Sunday 8 November 2009

Factory Girl



When I wrap a faux fur coat around my shoulders or use eye liner to draw seductive flicks across my eyes, I remember Edie Sedgwick. Forget the imitation party girls splashed across gossip magazines and glamorised in style guides, Edie was the original poster girl for trouble but it was her cutting-edge style and vivacious attitude to life that continues to inspire.

Edie was a product of the Factory, an art scene orbital around Andy Warhol and she became the living embodiment of this artistic movement. Like the Factory’s art, her style was avant-garde but popularised. She was part beatnik rebel, part Upper East Side princess having been born into a family of both heritage and great wealth. It was this controlling world from which she sought escape with a divergent, thrown together assortment of accoutrements. Edie appeared as if she had arrived from an elegant cocktail party uptown but was ready to party downtown. Always with a gin and tonic and cigarette in hand, Edie sashayed through the art world like an exquisite but vulnerable butterfly floating on the breeze of fame.

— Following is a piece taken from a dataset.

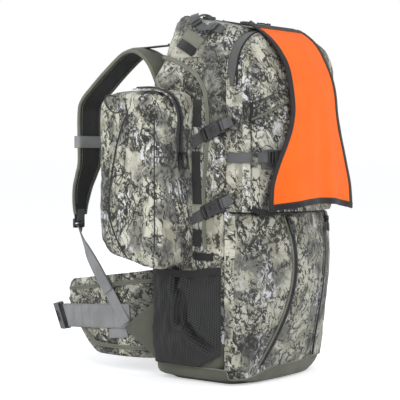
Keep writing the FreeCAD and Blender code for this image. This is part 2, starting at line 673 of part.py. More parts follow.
def lid_goods():
    """Grab handle with its keepers, and the two lid straps with their locks."""
    slope = math.degrees(math.atan(lid_fall / (bag_rear - bag_front)))
    y = bag_rear - crown_lean - handle_set_in
    foot = lid_z(y) + seat
    ends = foot + handle_cord / 2 + 1.6 + slip
    span = handle_span / 2
    path = Part.Wire([arc(Vector(-span, y, ends), Vector(0, y, ends + handle_rise), Vector(span, y, ends))])
    turn = 2 * math.atan(handle_rise / span)
    start = Vector(math.cos(turn), 0, math.sin(turn))
    ring = Part.Wire([Part.Circle(Vector(-span, y, ends), start, handle_cord / 2).toShape()])
    PIECES["grab_handle"] = path.makePipeShell([ring], True, True)
    keeps = []
    for x in (-span, span):
        keeper = box(x - 6.0, x + 6.0, y - 7.0, y + 7.0, lid_z(y) + seat, lid_z(y) + seat + 1.6)
        keeper.rotate(Vector(0, y, lid_z(y)), Vector(1, 0, 0), slope)
        keeps.append(keeper)
    TABS.extend(keeps)
    edge = lid_strap_x - narrow_web / 2
    run = box(-edge - narrow_web, -edge, bag_front + 64.0, bag_rear - crown_lean - 10.0,
              bag_height - 3 * lid_fall, 2 * bag_height)
    strap = lying(bag_form, web, run)
    PIECES["lid_straps"] = group([strap, mirrored(strap)])
    y_lock = 30.0
    rise = 2 * seat + web
    spot = Vector(-lid_strap_x, y_lock, lid_z(y_lock) + rise)
    tilt = math.radians(slope)
    lock = place(ladder_lock(), spot, Vector(0, -math.cos(tilt), -math.sin(tilt)),
                 Vector(0, -math.sin(tilt), math.cos(tilt)))
    LOCKS.extend([lock, mirrored(lock)])
    back = Vector(0, math.cos(tilt), math.sin(tilt))
    up = Vector(0, -math.sin(tilt), math.cos(tilt))
    out, inn = lid_zip_x + zip_width / 2, lid_zip_x - zip_width / 2
    z0, z1 = bag_height - 3 * lid_fall, 2 * bag_height
    loop = box(-out, out, lid_zip_front, lid_zip_rear, z0, z1)
    loop = loop.cut(box(-inn, inn, lid_zip_front - 1, lid_zip_rear - zip_width, z0, z1))
    ZIPS.append(lying(bag_form, zip_raise, loop))
    y_zip = lid_zip_front + 4.0
    zip_spot = Vector(lid_zip_x, y_zip, lid_z(y_zip)) + up * (2 * seat + zip_raise)
    PIECES["lid_slider"] = place(zip_slider().fuse(zip_pull()), zip_spot, back, up)


def webbing_tabs():
    """Folded webbing tabs: one on each shoulder of the bag and one at the foot of the lower pocket."""
    z = lid_seam_z + 24.0
    lean = math.atan((bag_half - crown_half) / (bag_height - shoulder_z))
    out = Vector(-math.cos(lean), 0, math.sin(lean))
    spot = Vector(-bag_half_at(z), 24.0, z) + out * seat
    hang = Vector(0, -0.86, -0.5)
    tab = place(box(-17, 17, -11, 11, 0, 2 * web), spot, hang - out * hang.dot(out), out)
    half, gusset, belly = lower_sizes(boot_height)
    foot = box(-34, -24, belly - 30, bag_front, boot_height + 2.0, boot_height + 20.0)
    TABS.extend([tab, mirrored(tab), lying(lower_form, web, foot)])


# ---------------------------------------------------------------- harness
# Inner face of each shoulder pad: x, depth behind the bag, height over the pad's root, width. The left
# strap stands out in its full arc and the right one hangs flatter, as slack straps do.
LEFT_PAD = (
    (0, 4, 0, 78), (0, 37, 66, 76), (0, 70, 93, 74), (1, 102, 93, 72), (2, 145, 64, 70),
    (4, 188, 27, 70), (6, 215, 0, 70), (8, 221, -28, pad_width), (8, 221, -120, pad_width),
    (12, 226, -150, pad_width), (18, 232, -179, 63), (23, 234, -215, 50), (26, 231, -239, 30),
)
RIGHT_PAD = (
    (0, 4, 0, 78), (0, 23, 62, 76), (0, 45, 80, 74), (1, 71, 66, 72), (2, 103, 30, 70),
    (4, 129, -2, 70), (8, 145, -28, pad_width), (8, 145, -120, pad_width),
    (10, 143, -150, pad_width), (14, 138, -179, 63), (18, 131, -215, 50), (20, 125, -239, 30),
)


def pad_points(rows, side):
    return [(Vector(side * (strap_x + x), bag_rear + back, strap_root_z + z), width) for x, back, z, width in rows]


def shoulder_pad(rows, side):
    """A padded strap: a band whose thickness stands outwards from its inner face."""
    points = pad_points(rows, side)
    across = Vector(1, 0, 0)
    stations = []
    for i, (point, width) in enumerate(points):
        ahead, behind = points[min(i + 1, len(points) - 1)][0], points[max(i - 1, 0)][0]
        stations.append((point, across, across.cross(ahead - behind), width))
    return band(stations, pad_thick).cut(bag_form(seat))


def shoulder_straps():
    across = Vector(1, 0, 0)
    lifters = []
    for name, rows, side in (("left", LEFT_PAD, -1), ("right", RIGHT_PAD, 1)):
        PIECES["shoulder_pad_" + name] = shoulder_pad(rows, side)
        points = [p for p, _ in pad_points(rows, side)]
        x = side * strap_x
        apex = max(p.z for p in points)
        rest = [p for p in points if p.z > apex - 2.0]
        landing = Vector(x, rest[0].y - 2.0, apex + pad_thick + seat)
        anchor = Vector(x, bag_rear_at(lifter_z) + seat, lifter_z + 1.0)
        toward = (landing - anchor).normalize()
        up = Vector(1, 0, 0).cross(toward)
        up = up if up.z > 0 else up * -1
        LOCKS.append(place(ladder_lock(), anchor, toward, up))
        start = anchor + toward * (16.0 + seat) + up * 1.0
        flat = Vector(0, 0, 1)
        stations = [(start, across, up, narrow_web), (landing, across, flat, narrow_web),
                    (Vector(x, rest[-1].y + 1.0, landing.z), across, flat, narrow_web)]
        lifters.append(band(stations, web).cut(shoulder_pad(rows, side)))
        tip = points[-1]
        spot = Vector(tip.x, tip.y + lock_set_back, tip.z - seat - tip_slant)
        LOCKS.append(place(ladder_lock(sternum_web, 20.0, 7.0), spot, Vector(0, 0, -1), Vector(0, 1, 0)))
    PIECES["load_lifters"] = group(lifters)


def sternum_strap():
    """Loops that ride on the pads, and the webbing and buckle between them."""
    z0, z1 = sternum_z - sternum_web / 2, sternum_z + sternum_web / 2
    x = strap_x + sternum_shift
    loops, ends = [], []
    for rows, side in ((LEFT_PAD, -1), (RIGHT_PAD, 1)):
        inner = bag_rear + rows[8 if side < 0 else 7][1]
        half = pad_width / 2 + slip
        hole = box(side * x - half, side * x + half, inner - slip, inner + pad_thick + slip, 0, bag_height)
        ring = box(side * x - half - web, side * x + half + web, inner - slip - web,
                   inner + pad_thick + slip + web, z0, z1)
        loops.append(ring.cut(hole))
        ends.append(Vector(side * (x - half - web - seat), inner + pad_thick - 2.0, sternum_z))
    PIECES["sternum_loops"] = group(loops)
    left, right = ends
    span = (right - left).Length
    along = (right - left).normalize()
    out = Vector(0, 0, 1).cross(along)
    out = out if out.y > 0 else out * -1
    mouth = left + along * (span / 2 + 6.0)
    female = place(female_half(), mouth, along * -1, out)
    male = place(male_half(), mouth, along * -1, out)
    up = Vector(0, 0, 1)
    lift = out * 3.0
    near = mouth - along * (buckle_length + seat)
    far = mouth + along * (20.0 + 2 * slip)
    wide = sternum_web - 3.0
    PIECES["sternum_female"] = female
    PIECES["sternum_male"] = male
    start, end = left - along * 2.4, right - along * 3.2
    PIECES["sternum_webs"] = group([
        band([(start + lift, up, out, wide), (near + lift, up, out, wide)], web),
        band([(far + lift, up, out, wide), (end + lift, up, out, wide)], web),
    ])


def wing_point(t, out):
    """A point of the hip wing's middle line at share t of its length, moved outwards, and its normal."""
    def centre(u):
        bow = wing_bow * math.sin(math.pi * min(1.0, max(0.0, u)) ** 0.6)
        return Vector(-wing_root_x - bow, wing_root_y() + wing_length * u, 0)
    step = 0.02
    ahead = (centre(min(1.0, t + step)) - centre(max(0.0, t - step))).normalize()
    normal = Vector(-ahead.y, ahead.x, 0)
    return centre(t) + normal * out, normal, ahead


def wing_root_y():
    return bag_rear + 2 * seat + wing_thick


def wing_heights(t):
    """Lower and upper edge of the wing: full at the root, rounded up to the tip."""
    rise = 0.54 * (wing_top - wing_bottom) * max(0.0, (t - 0.55) / 0.45) ** 1.6
    return wing_bottom + rise, wing_top - wing_fall * t


def belt_height(t):
    """Height of the belt webbing's middle at share t of the wing's length."""
    return belt_z - belt_fall * t


WING_STEPS = (0.0, 0.035, 0.12, 0.22, 0.35, 0.55, 0.7, 0.82, 0.91, 0.97, 1.0)


def hip_wings():
    up = Vector(0, 0, 1)
    stations = []
    for t in WING_STEPS:
        point, normal, _ = wing_point(t, -wing_thick / 2)
        low, high = wing_heights(t)
        stations.append((point + up * ((low + high) / 2), up, normal, high - low))
    low, high = wing_heights(0.0)
    roll = Part.makeCylinder(wing_thick / 2, high - low, Vector(-wing_root_x, wing_root_y(), low))
    PIECES["hip_wing_left"] = band(stations, wing_thick).fuse(roll)
    rows = []
    for t in WING_STEPS[3:]:
        point, normal, _ = wing_point(t, wing_thick / 2 + seat)
        rows.append((point + up * belt_height(t), up, normal, wide_web))
    tip, normal, ahead = wing_point(1.0, wing_thick / 2 + seat)
    bend = Vector(0.38, 0.92, -0.1).normalize()
    end = tip + bend * 12.0 + up * belt_height(1.0)
    lean = Vector(-0.18, 0.23, 0.956).normalize()
    rows.append((end, lean, lean.cross(bend), wide_web))
    PIECES["belt_web_left"] = band(rows, web)
    along = Vector(0.5, 0.87, -0.115).normalize()
    out = lean.cross(along).normalize()
    spot = end + along * 2 * seat - out * 5.0
    female = female_half(belt_buckle_length, belt_buckle_height, belt_buckle_thick)
    turned = place(female, spot + along * belt_buckle_length, along * -1, out)
    PIECES["belt_female"] = turned
    male = male_half(belt_male_length, belt_buckle_height, belt_buckle_thick)
    male = place(male, spot + along * (belt_male_length + slip), along, out)
    PIECES["belt_male"] = mirrored(male)
    for name in ("hip_wing_", "belt_web_"):
        PIECES[name + "right"] = mirrored(PIECES[name + "left"])


def adjusters():
    """Webbing from the strap locks down to the hip wings, and the cloth triangles that carry it."""
    skin = -(wing_root_x + wing_bow + wing_thick / 2 + 2 * seat + web + 0.4)
    webs = []
    y = wing_root_y()
    for rows, side in ((LEFT_PAD, -1), (RIGHT_PAD, 1)):
        tip = pad_points(rows, side)[-1][0]
        top = Vector(-abs(tip.x), tip.y + lock_set_back + 1.0, tip.z - tip_slant - 20.0 - 2 * seat)
        cross = Vector(skin, top.y - 88.0, wing_top + 6.0) if side < 0 else Vector(skin, y + 62.0, wing_top + 6.0)
        foot = Vector(skin, y + 52.0, belt_height(0.2) - 16.0)
        run = (foot - cross).normalize()
        flat = Vector(-1, 0, 0)
        lying_across = flat.cross(run)
        middle = (top + cross) * 0.5 + Vector(-2, 0, 0)
        drop = (cross - top).normalize()
        across = Vector(1, 0, 0)
        half_turn = (across + lying_across * (1 if lying_across.x + lying_across.y < 0 else -1)).normalize()
        stations = [(top, across, across.cross(drop)), (middle, half_turn, half_turn.cross(drop)),
                    (cross, lying_across, flat), (foot, lying_across, flat)]
        webs.append((stations, side))
    shapes = []
    for stations, side in webs:
        strap = band([(p, a, n, sternum_web) for p, a, n in stations], web)
        shapes.append(strap if side < 0 else mirrored(strap))
    PIECES["adjuster_webs"] = group(shapes)
    base_x = bag_half - rear_round * (1 - math.cos(math.radians(40)))
    base_y = bag_rear - rear_round * (1 - math.sin(math.radians(40)))
    lift = skin + seat
    apex = Vector(lift, y + 56.0, belt_height(0.2) - 24.0)
    corners = [Vector(-base_x + 3, base_y - 3, belt_z + 36.0), Vector(-base_x + 3, base_y - 3, wing_bottom + 2.0), apex]
    thick = Vector(-gather, 0, 0)
    sheet = prism(corners, thick).cut(bag_form(seat))
    PIECES["stabilizers"] = group([sheet, mirrored(sheet)])


def build():
    main_bag()
    frame_and_pads()
    front_pockets()
    lower_pocket_sliders()
    blaze_flap()
    side_pouches()
    mesh_pockets()
    compression_straps()
    lid_goods()
    webbing_tabs()
    shoulder_straps()
    sternum_strap()
    hip_wings()
    adjusters()
    PIECES["sewn_tabs"] = group(TABS)
    PIECES["ladder_locks"] = group(LOCKS)
    PIECES["zip_tapes"] = group(ZIPS)


def export():
    os.makedirs("parts", exist_ok=True)
    for name, shape in PIECES.items():
        shape.exportStep("parts/" + name + ".step")


build()
export()
for name, shape in sorted(PIECES.items()):
    b = shape.BoundBox
    print(f"{name:26s} solids {len(shape.Solids):2d} valid {shape.isValid()} volume {shape.Volume:11.0f}"
          f"  x {b.XMin:7.1f} {b.XMax:7.1f}  y {b.YMin:7.1f} {b.YMax:7.1f}  z {b.ZMin:7.1f} {b.ZMax:7.1f}")
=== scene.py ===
"""Looks of the hunting backpack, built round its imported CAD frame: metres, +Z up, outer face to -Y.

Shapes are worked out in millimetres, as the frame's own sizes are, and go into each mesh in metres.
"""

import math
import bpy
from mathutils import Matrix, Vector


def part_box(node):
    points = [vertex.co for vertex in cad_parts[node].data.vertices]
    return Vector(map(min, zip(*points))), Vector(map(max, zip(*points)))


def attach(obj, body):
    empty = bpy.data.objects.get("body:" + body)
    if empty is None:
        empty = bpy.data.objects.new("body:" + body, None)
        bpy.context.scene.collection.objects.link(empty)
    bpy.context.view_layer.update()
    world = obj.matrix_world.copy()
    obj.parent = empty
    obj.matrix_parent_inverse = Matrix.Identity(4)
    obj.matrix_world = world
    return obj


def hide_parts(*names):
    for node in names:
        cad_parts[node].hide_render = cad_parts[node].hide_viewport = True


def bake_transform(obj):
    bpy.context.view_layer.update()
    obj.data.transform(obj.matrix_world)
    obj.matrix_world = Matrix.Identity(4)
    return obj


bl_info = {
    "name": "Hunting backpack",
    "version": (1, 0, 0),
    "blender": (4, 5, 0),
    "location": "3D View > Sidebar > Backpack",
    "description": "Cloth, webbing, zips and buckles of a hunting backpack round its frame",
    "category": "Add Mesh",
}

import bmesh
import bpy
from bpy.props import FloatProperty, FloatVectorProperty, PointerProperty
from mathutils import Matrix, Vector, noise
from mathutils.geometry import tessellate_polygon

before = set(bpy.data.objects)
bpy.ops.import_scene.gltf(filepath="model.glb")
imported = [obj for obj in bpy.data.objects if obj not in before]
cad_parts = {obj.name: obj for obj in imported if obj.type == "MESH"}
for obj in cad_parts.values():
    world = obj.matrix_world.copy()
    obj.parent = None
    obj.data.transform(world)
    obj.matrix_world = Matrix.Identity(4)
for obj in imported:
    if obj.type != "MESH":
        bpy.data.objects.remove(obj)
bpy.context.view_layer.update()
MM = 0.001
BAG = "bag"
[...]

Adorned with geometric pendulum earrings, Edie championed skin tight monochrome mini dresses complimented by leather baker boy caps. Her gamine frame cut an enigmatic fashion figure against the night swathed in a voluminous leopard print coat. In her most iconic photographs, Edie used her long legs encased in tight black leggings and elongated with modernistic pointed ankle boots to strike angular poses with her Factory counterparts. This girl was a series of antitheses which defined the fashion of the decade. Unfailingly generous yet entirely selfish, she is said to have spent her vast inheritance in less than six months on a cocktail of couture, parties and danger. Yet Edie’s influence caught the attention of the girls on the streets of Greenwich Village to the 5th Avenue glitterati. For the 1960s, she was New York style.

Edie was ruffled, androgynous, space-age platinum hair and succulent, pouting lips. Her make-up was high maintenance glamour but caked thick like a mask. Her iconic cat-eye sweeps of black eye liner contrasted with chalky white eye shadow. Edie’s skin was alabaster and her face, accented by thick defining eye brows had a flirtatious beauty spot.

She had the charm and poise of a socialite but the taste for danger of a damaged child and it was this combination that lead to her demise through narcotics. Perhaps the continuing interest in Edie and her style is because of her dynamism. She flashed across the cinema screen of mainstream consciousness like the stills of Warhol’s films then vanished in a flash of light.

So when you stroke you hands across the softness of this season’s faux fur coats in Topshop, spare a thought for the bewitching rebel who wore it first. If she were alive today, chances are she’d gasp, tell you how divine you are and invite you to a party.